A South American wait
That history is why this moment carries weight beyond one player. The record was forged in the defeat of one South American giant and sealed against another, both at the 2014 tournament held on Brazilian soil.
For a continent that treats football as a defining part of its identity, having the sport’s premier scoring record sit in Europe has long felt like an anomaly waiting to be corrected.
Now the correction is one goal away, and it would be delivered by the player many consider the greatest the region has ever produced, in the twilight of his international career.
There is a challenger lurking. France’s Kylian Mbappé, a generation younger, sits on fourteen goals and is chasing the same milestone, which adds a thread of jeopardy to Messi’s pursuit.
The human arc behind the milestone
The record chase has not been a smooth procession. In the build-up to the tournament, a minor hamstring scare worried Argentine fans and raised familiar questions about whether age had finally caught up with him.
Those questions were answered emphatically. Against Algeria, Messi looked untroubled, scoring a long-range opener, pouncing on a rebound, and curling home a third before leaving the field to a standing ovation.
He was visibly moved afterwards, wiping away tears, and spoke of difficult recent days off the pitch and of the gratitude he felt for his teammates’ support. The numbers, he insisted, were just statistics.
That mix of vulnerability and brilliance is the real story. A player approaching thirty-nine, openly emotional, still bending the biggest matches to his will, is what makes the milestone resonate beyond the record books.
When, not if
The mathematics strongly favour Messi. Argentina, the defending champions, have at least two more group games to come, against Austria and Jordan, before the knockout rounds even begin.
He has now scored in five consecutive World Cup matches stretching back to the last tournament, a run that speaks to how reliably he finds the net on this stage even late in his career.
Barring injury or an early exit, the record will almost certainly fall, and most likely within days. When it does, a South American will finally stand alone at the top of the World Cup’s scoring chart.
It would be a fitting close to a tournament career that began with a teenage substitute’s goal in 2006 and may end with the most coveted individual record in the global game.
Frequently Asked Questions
What is the Messi World Cup goals record situation?

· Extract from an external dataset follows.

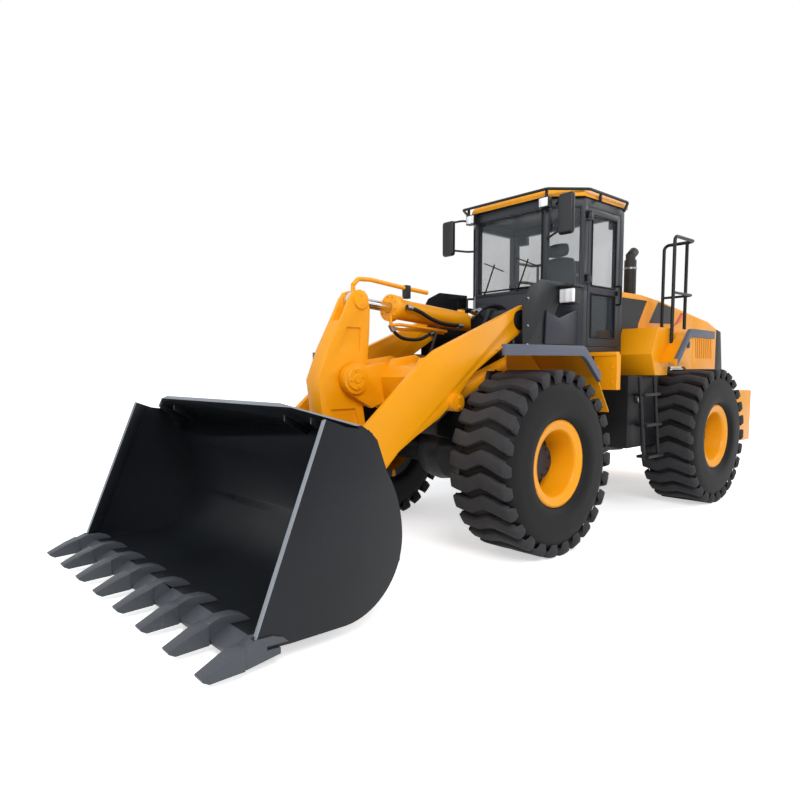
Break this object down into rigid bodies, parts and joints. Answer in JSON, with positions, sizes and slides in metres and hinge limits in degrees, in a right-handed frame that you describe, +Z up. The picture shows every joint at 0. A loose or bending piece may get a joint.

Messi has scored sixteen World Cup goals, level with Germany’s Miroslav Klose for the most in the tournament’s history. One more goal would make him the outright record holder, and with Argentina facing more matches, that milestone is widely expected to fall during the 2026 tournament.
How did Messi draw level with Klose?
He scored the first World Cup hat-trick of his career in Argentina’s opening win over Algeria, on his two hundredth appearance for his country and exactly twenty years after his World Cup debut. At thirty-eight he became the oldest player to score three goals in a single World Cup match.
Who else could break the record?
France’s Kylian Mbappé is the closest active challenger, sitting on fourteen World Cup goals and chasing the same record a generation younger than Messi. That keeps the race alive, though Messi is two goals ahead and continues to score reliably.